• **GIVEN DATA**
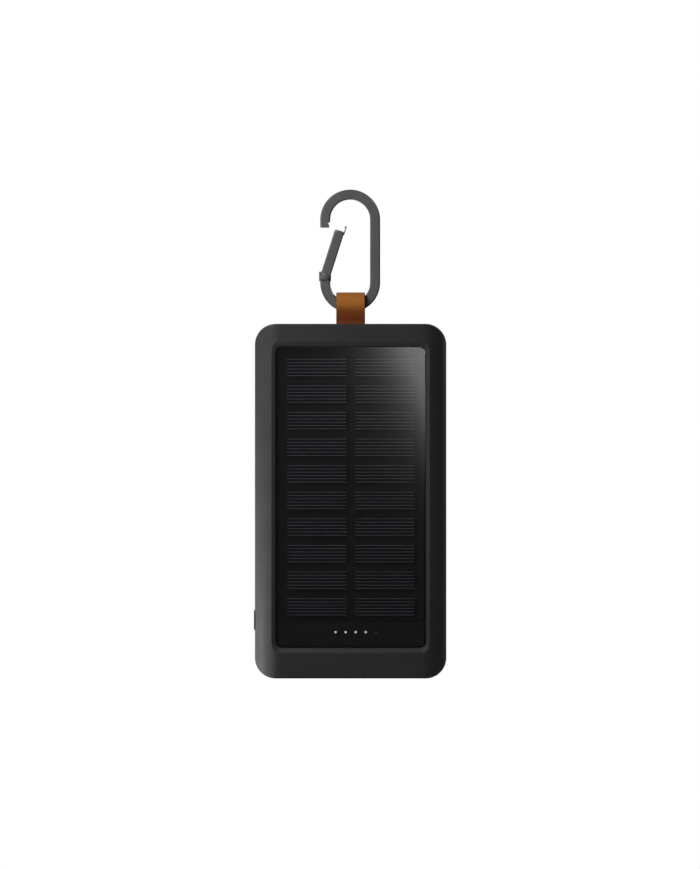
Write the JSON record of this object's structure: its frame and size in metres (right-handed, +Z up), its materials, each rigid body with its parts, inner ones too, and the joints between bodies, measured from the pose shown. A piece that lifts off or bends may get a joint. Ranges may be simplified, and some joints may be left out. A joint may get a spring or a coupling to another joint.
{
  "type": "solar phone charger",
  "caption": "Slim upright battery pack with a framed solar panel, charge lamps, a side button, covered ports, and a strap loop with a hinged carabiner.",
  "frame": {"origin": "centre of the bottom end, half-way through the thickness", "axes": "+Z up the long side towards the carabiner, the solar panel faces -Y, and the power button is on -X"},
  "size_m": [0.0835, 0.023, 0.212],
  "materials": {
    "casing": "fine matte moulding",
    "button": "fine matte moulding",
    "rubber": "matte rubber",
    "clear_cover": "clear gloss laminate",
    "silicon": "dark silicon with printed silver fingers",
    "backsheet": "black laminate",
    "light_pipe": "clear moulding",
    "led": "lamp package",
    "board": "solder-masked glass epoxy",
    "chip": "moulded epoxy",
    "ferrite": "pressed powder",
    "pouch": "laminated foil pouch",
    "foam": "open-cell foam",
    "steel": "plain steel",
    "gunmetal": "dark anodised, satin",
    "leather": "orange-brown strap leather",
    "red_wire": "insulated wire",
    "black_wire": "insulated wire"
  },
  "bodies": {
    "casing": {"front_casing": "casing", "rear_casing": "casing", "casing_seal": "rubber", "panel_cover": "clear_cover", "panel_backsheet": "backsheet", "solar_cell_01": "silicon", "solar_cell_02": "silicon", "solar_cell_03": "silicon", "solar_cell_04": "silicon", "solar_cell_05": "silicon", "solar_cell_06": "silicon", "solar_cell_07": "silicon", "solar_cell_08": "silicon", "solar_cell_09": "silicon", "solar_cell_10": "silicon", "solar_cell_11": "silicon", "solar_cell_12": "silicon", "solar_cell_13": "silicon", "solar_cell_14": "silicon", "solar_cell_15": "silicon", "solar_cell_16": "silicon", "solar_cell_17": "silicon", "solar_cell_18": "silicon", "solar_cell_19": "silicon", "solar_cell_20": "silicon", "led_mask": "backsheet", "light_guide": "light_pipe", "led_1": "led", "led_2": "led", "led_3": "led", "led_4": "led", "led_5": "led", "led_6": "led", "main_board": "board", "inductor": "ferrite", "charge_controller": "chip", "battery_cell": "pouch", "foam_pad": "foam", "usb_a_shell": "steel", "usb_a_tongue": "chip", "usb_c_shell": "steel", "usb_c_tongue": "chip", "switch_body": "steel", "strap_anchor_pin": "steel", "strap_tail": "leather", "casing_screw_1": "steel", "casing_screw_2": "steel", "casing_screw_3": "steel", "casing_screw_4": "steel", "battery_lead_positive": "red_wire", "battery_lead_negative": "black_wire", "panel_lead": "black_wire"},
    "strap": {"strap_loop": "leather"},
    "carabiner": {"carabiner_frame": "gunmetal", "gate_pin": "gunmetal", "gate_spring": "steel"},
    "gate": {"carabiner_gate": "gunmetal"},
    "power_button": {"power_button": "button", "switch_plunger": "chip"},
    "port_cover": {"port_cover": "rubber"}
  },
  "joints": [
    {"name": "strap_bend", "type": "hinge", "parent": "casing", "child": "strap", "pos_m": [0, 0, 0.1538], "axis": [1, 0, 0], "range_deg": [-45, 45], "stiffness_Nm_per_rad": 0.01},
    {"name": "carabiner_swing", "type": "hinge", "parent": "strap", "child": "carabiner", "pos_m": [0, 0, 0.1623], "axis": [1, 0, 0], "range_deg": [-75, 75]},
    {"name": "gate_pivot", "type": "hinge", "parent": "carabiner", "child": "gate", "pos_m": [-0.011, 0, 0.17455], "axis": [0, 1, 0], "range_deg": [-17.7, 14.3], "stiffness_Nm_per_rad": 0.002, "springref_deg": -25.78, "deforming": ["gate_spring"]},
    {"name": "button_press", "type": "slide", "parent": "casing", "child": "power_button", "axis": [1, 0, 0], "range_m": [0, 0.0004], "stiffness_N_per_m": 60, "springref_m": -0.004},
    {"name": "port_cover_hinge", "type": "hinge", "parent": "casing", "child": "port_cover", "pos_m": [0, 0.0041, 0.00095], "axis": [1, 0, 0], "range_deg": [0, 100]}
  ]
}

• **TASK TO CARRY OUT**
For each line above that contains the word "materials", copy that line.

• **THE REPLY**
Write the JSON record of this object's structure: its frame and size in metres (right-handed, +Z up), its materials, each rigid body with its parts, inner ones too, and the joints between bodies, measured from the pose shown. A piece that lifts off or bends may get a joint. Ranges may be simplified, and some joints may be left out. A joint may get a spring or a coupling to another joint.
  "materials": {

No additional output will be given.